### OBJECTIVE
Write out all the material exactly. Leave nothing out.

### SUPPLIED INFORMATION
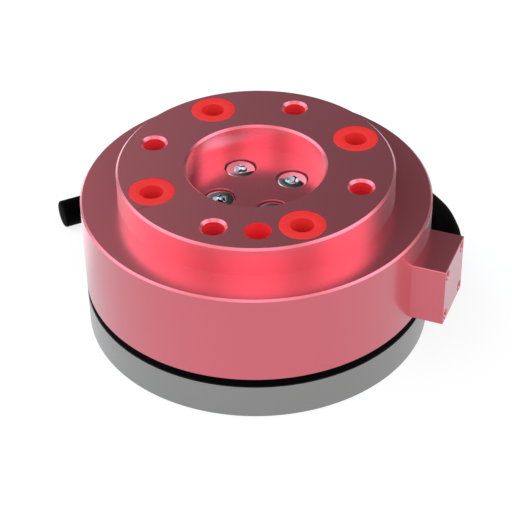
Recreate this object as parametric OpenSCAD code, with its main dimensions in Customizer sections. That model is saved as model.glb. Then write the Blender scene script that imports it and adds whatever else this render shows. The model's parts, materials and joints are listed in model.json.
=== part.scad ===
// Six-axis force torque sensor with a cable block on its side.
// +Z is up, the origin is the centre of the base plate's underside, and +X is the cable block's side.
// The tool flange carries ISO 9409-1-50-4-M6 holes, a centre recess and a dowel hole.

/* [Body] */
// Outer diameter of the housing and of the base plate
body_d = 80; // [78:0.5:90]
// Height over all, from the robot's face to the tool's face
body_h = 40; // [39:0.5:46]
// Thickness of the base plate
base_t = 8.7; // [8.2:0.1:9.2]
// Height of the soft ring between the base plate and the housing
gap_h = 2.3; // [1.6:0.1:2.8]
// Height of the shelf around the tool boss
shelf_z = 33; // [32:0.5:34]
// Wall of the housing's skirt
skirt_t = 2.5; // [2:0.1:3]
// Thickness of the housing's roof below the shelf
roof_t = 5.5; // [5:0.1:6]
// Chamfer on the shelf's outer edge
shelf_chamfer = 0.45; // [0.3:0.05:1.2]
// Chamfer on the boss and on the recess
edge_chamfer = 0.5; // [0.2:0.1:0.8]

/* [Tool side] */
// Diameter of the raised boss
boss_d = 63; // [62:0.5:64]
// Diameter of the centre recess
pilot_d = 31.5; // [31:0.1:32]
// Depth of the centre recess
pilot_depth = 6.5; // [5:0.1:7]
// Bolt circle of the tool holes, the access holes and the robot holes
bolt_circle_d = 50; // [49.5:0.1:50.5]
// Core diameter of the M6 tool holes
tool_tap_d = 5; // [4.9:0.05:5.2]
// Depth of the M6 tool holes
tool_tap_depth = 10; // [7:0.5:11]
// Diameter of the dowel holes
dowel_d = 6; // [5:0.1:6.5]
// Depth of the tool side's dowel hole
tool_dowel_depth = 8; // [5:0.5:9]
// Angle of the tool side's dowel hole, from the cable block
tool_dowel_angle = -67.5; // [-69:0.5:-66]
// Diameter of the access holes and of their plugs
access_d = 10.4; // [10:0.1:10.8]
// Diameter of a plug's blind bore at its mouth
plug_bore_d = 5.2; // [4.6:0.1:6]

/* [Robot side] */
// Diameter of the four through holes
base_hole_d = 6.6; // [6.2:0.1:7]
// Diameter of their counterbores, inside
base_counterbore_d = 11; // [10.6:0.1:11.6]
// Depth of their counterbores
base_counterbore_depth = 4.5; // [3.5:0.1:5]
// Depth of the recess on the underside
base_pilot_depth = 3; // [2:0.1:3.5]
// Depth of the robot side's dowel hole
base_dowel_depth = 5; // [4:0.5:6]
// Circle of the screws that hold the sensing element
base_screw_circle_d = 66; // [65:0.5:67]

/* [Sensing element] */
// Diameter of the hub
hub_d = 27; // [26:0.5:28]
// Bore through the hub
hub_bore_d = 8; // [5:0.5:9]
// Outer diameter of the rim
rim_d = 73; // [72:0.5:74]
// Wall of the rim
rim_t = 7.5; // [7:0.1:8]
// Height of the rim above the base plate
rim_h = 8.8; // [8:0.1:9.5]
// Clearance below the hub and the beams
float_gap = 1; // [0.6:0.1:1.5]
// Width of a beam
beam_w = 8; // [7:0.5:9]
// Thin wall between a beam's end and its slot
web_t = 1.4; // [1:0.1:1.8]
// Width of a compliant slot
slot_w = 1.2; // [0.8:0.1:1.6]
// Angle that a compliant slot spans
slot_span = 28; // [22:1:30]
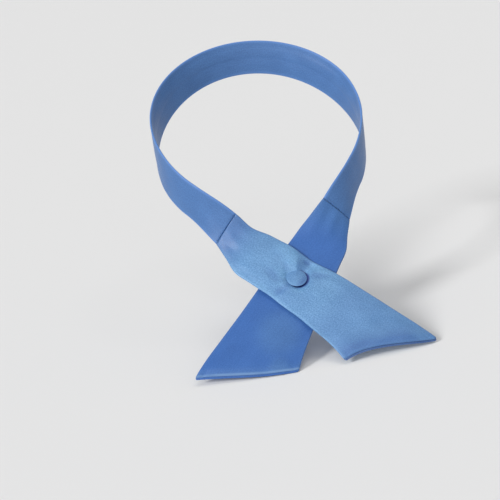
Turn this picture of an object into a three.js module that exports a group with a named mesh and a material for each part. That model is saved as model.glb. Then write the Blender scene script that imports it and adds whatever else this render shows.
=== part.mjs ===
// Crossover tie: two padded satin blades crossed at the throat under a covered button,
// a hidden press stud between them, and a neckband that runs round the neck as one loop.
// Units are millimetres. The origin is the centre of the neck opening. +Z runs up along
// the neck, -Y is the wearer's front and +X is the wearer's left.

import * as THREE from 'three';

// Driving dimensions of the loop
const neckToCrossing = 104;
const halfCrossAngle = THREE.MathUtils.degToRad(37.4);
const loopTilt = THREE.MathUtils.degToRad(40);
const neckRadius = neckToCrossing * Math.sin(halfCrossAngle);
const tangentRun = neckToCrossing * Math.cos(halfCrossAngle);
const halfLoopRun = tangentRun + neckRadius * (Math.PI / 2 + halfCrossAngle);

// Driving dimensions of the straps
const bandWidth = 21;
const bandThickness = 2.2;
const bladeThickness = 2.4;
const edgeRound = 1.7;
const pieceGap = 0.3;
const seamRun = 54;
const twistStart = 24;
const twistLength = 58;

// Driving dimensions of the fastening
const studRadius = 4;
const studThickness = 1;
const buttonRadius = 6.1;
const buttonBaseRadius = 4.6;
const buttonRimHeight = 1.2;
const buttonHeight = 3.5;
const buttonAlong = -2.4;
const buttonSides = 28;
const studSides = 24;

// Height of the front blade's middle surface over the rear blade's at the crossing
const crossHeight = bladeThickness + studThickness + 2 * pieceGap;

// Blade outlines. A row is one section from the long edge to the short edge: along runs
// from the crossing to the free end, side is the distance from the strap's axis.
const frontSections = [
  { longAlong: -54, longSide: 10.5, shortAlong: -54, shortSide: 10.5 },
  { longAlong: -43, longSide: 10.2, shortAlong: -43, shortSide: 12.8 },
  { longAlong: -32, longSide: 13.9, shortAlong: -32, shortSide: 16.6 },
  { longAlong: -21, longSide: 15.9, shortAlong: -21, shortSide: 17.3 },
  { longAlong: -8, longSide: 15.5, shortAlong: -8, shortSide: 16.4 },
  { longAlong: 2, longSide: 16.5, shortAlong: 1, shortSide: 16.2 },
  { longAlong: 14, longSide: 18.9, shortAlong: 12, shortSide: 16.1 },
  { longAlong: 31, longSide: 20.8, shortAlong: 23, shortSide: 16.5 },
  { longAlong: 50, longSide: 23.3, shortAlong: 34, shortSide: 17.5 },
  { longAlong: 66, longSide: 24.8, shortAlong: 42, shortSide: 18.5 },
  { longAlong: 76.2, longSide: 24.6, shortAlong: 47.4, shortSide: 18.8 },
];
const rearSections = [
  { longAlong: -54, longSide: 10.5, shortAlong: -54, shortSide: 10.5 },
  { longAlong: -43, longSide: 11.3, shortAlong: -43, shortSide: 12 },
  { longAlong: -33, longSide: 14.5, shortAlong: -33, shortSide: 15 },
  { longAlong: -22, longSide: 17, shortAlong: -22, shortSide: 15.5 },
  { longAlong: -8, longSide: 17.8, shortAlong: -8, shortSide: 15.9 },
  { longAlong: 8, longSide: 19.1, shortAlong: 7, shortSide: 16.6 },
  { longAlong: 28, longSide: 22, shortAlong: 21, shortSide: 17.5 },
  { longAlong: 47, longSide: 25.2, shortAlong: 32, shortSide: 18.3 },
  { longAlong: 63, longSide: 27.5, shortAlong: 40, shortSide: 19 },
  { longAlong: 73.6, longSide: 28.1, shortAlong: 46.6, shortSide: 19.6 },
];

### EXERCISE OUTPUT
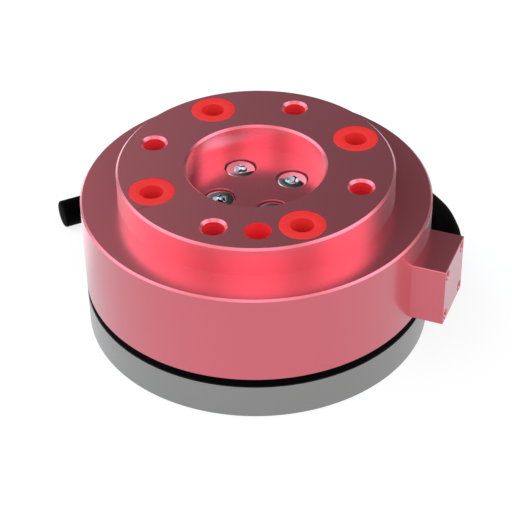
Recreate this object as parametric OpenSCAD code, with its main dimensions in Customizer sections. That model is saved as model.glb. Then write the Blender scene script that imports it and adds whatever else this render shows. The model's parts, materials and joints are listed in model.json.
=== part.scad ===
// Six-axis force torque sensor with a cable block on its side.
// +Z is up, the origin is the centre of the base plate's underside, and +X is the cable block's side.
// The tool flange carries ISO 9409-1-50-4-M6 holes, a centre recess and a dowel hole.

/* [Body] */
// Outer diameter of the housing and of the base plate
body_d = 80; // [78:0.5:90]
// Height over all, from the robot's face to the tool's face
body_h = 40; // [39:0.5:46]
// Thickness of the base plate
base_t = 8.7; // [8.2:0.1:9.2]
// Height of the soft ring between the base plate and the housing
gap_h = 2.3; // [1.6:0.1:2.8]
// Height of the shelf around the tool boss
shelf_z = 33; // [32:0.5:34]
// Wall of the housing's skirt
skirt_t = 2.5; // [2:0.1:3]
// Thickness of the housing's roof below the shelf
roof_t = 5.5; // [5:0.1:6]
// Chamfer on the shelf's outer edge
shelf_chamfer = 0.45; // [0.3:0.05:1.2]
// Chamfer on the boss and on the recess
edge_chamfer = 0.5; // [0.2:0.1:0.8]

/* [Tool side] */
// Diameter of the raised boss
boss_d = 63; // [62:0.5:64]
// Diameter of the centre recess
pilot_d = 31.5; // [31:0.1:32]
// Depth of the centre recess
pilot_depth = 6.5; // [5:0.1:7]
// Bolt circle of the tool holes, the access holes and the robot holes
bolt_circle_d = 50; // [49.5:0.1:50.5]
// Core diameter of the M6 tool holes
tool_tap_d = 5; // [4.9:0.05:5.2]
// Depth of the M6 tool holes
tool_tap_depth = 10; // [7:0.5:11]
// Diameter of the dowel holes
dowel_d = 6; // [5:0.1:6.5]
// Depth of the tool side's dowel hole
tool_dowel_depth = 8; // [5:0.5:9]
// Angle of the tool side's dowel hole, from the cable block
tool_dowel_angle = -67.5; // [-69:0.5:-66]
// Diameter of the access holes and of their plugs
access_d = 10.4; // [10:0.1:10.8]
// Diameter of a plug's blind bore at its mouth
plug_bore_d = 5.2; // [4.6:0.1:6]

/* [Robot side] */
// Diameter of the four through holes
base_hole_d = 6.6; // [6.2:0.1:7]
// Diameter of their counterbores, inside
base_counterbore_d = 11; // [10.6:0.1:11.6]
// Depth of their counterbores
base_counterbore_depth = 4.5; // [3.5:0.1:5]
// Depth of the recess on the underside
base_pilot_depth = 3; // [2:0.1:3.5]
// Depth of the robot side's dowel hole
base_dowel_depth = 5; // [4:0.5:6]
// Circle of the screws that hold the sensing element
base_screw_circle_d = 66; // [65:0.5:67]

/* [Sensing element] */
// Diameter of the hub
hub_d = 27; // [26:0.5:28]
// Bore through the hub
hub_bore_d = 8; // [5:0.5:9]
// Outer diameter of the rim
rim_d = 73; // [72:0.5:74]
// Wall of the rim
rim_t = 7.5; // [7:0.1:8]
// Height of the rim above the base plate
rim_h = 8.8; // [8:0.1:9.5]
// Clearance below the hub and the beams
float_gap = 1; // [0.6:0.1:1.5]
// Width of a beam
beam_w = 8; // [7:0.5:9]
// Thin wall between a beam's end and its slot
web_t = 1.4; // [1:0.1:1.8]
// Width of a compliant slot
slot_w = 1.2; // [0.8:0.1:1.6]
// Angle that a compliant slot spans
slot_span = 28; // [22:1:30]
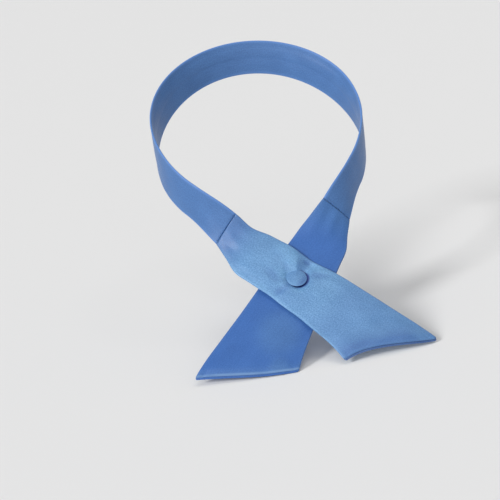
Turn this picture of an object into a three.js module that exports a group with a named mesh and a material for each part. That model is saved as model.glb. Then write the Blender scene script that imports it and adds whatever else this render shows.
=== part.mjs ===
// Crossover tie: two padded satin blades crossed at the throat under a covered button,
// a hidden press stud between them, and a neckband that runs round the neck as one loop.
// Units are millimetres. The origin is the centre of the neck opening. +Z runs up along
// the neck, -Y is the wearer's front and +X is the wearer's left.

import * as THREE from 'three';

// Driving dimensions of the loop
const neckToCrossing = 104;
const halfCrossAngle = THREE.MathUtils.degToRad(37.4);
const loopTilt = THREE.MathUtils.degToRad(40);
const neckRadius = neckToCrossing * Math.sin(halfCrossAngle);
const tangentRun = neckToCrossing * Math.cos(halfCrossAngle);
const halfLoopRun = tangentRun + neckRadius * (Math.PI / 2 + halfCrossAngle);

// Driving dimensions of the straps
const bandWidth = 21;
const bandThickness = 2.2;
const bladeThickness = 2.4;
const edgeRound = 1.7;
const pieceGap = 0.3;
const seamRun = 54;
const twistStart = 24;
const twistLength = 58;

// Driving dimensions of the fastening
const studRadius = 4;
const studThickness = 1;
const buttonRadius = 6.1;
const buttonBaseRadius = 4.6;
const buttonRimHeight = 1.2;
const buttonHeight = 3.5;
const buttonAlong = -2.4;
const buttonSides = 28;
const studSides = 24;

// Height of the front blade's middle surface over the rear blade's at the crossing
const crossHeight = bladeThickness + studThickness + 2 * pieceGap;

// Blade outlines. A row is one section from the long edge to the short edge: along runs
// from the crossing to the free end, side is the distance from the strap's axis.
const frontSections = [
  { longAlong: -54, longSide: 10.5, shortAlong: -54, shortSide: 10.5 },
  { longAlong: -43, longSide: 10.2, shortAlong: -43, shortSide: 12.8 },
  { longAlong: -32, longSide: 13.9, shortAlong: -32, shortSide: 16.6 },
  { longAlong: -21, longSide: 15.9, shortAlong: -21, shortSide: 17.3 },
  { longAlong: -8, longSide: 15.5, shortAlong: -8, shortSide: 16.4 },
  { longAlong: 2, longSide: 16.5, shortAlong: 1, shortSide: 16.2 },
  { longAlong: 14, longSide: 18.9, shortAlong: 12, shortSide: 16.1 },
  { longAlong: 31, longSide: 20.8, shortAlong: 23, shortSide: 16.5 },
  { longAlong: 50, longSide: 23.3, shortAlong: 34, shortSide: 17.5 },
  { longAlong: 66, longSide: 24.8, shortAlong: 42, shortSide: 18.5 },
  { longAlong: 76.2, longSide: 24.6, shortAlong: 47.4, shortSide: 18.8 },
];
const rearSections = [
  { longAlong: -54, longSide: 10.5, shortAlong: -54, shortSide: 10.5 },
  { longAlong: -43, longSide: 11.3, shortAlong: -43, shortSide: 12 },
  { longAlong: -33, longSide: 14.5, shortAlong: -33, shortSide: 15 },
  { longAlong: -22, longSide: 17, shortAlong: -22, shortSide: 15.5 },
  { longAlong: -8, longSide: 17.8, shortAlong: -8, shortSide: 15.9 },
  { longAlong: 8, longSide: 19.1, shortAlong: 7, shortSide: 16.6 },
  { longAlong: 28, longSide: 22, shortAlong: 21, shortSide: 17.5 },
  { longAlong: 47, longSide: 25.2, shortAlong: 32, shortSide: 18.3 },
  { longAlong: 63, longSide: 27.5, shortAlong: 40, shortSide: 19 },
  { longAlong: 73.6, longSide: 28.1, shortAlong: 46.6, shortSide: 19.6 },
];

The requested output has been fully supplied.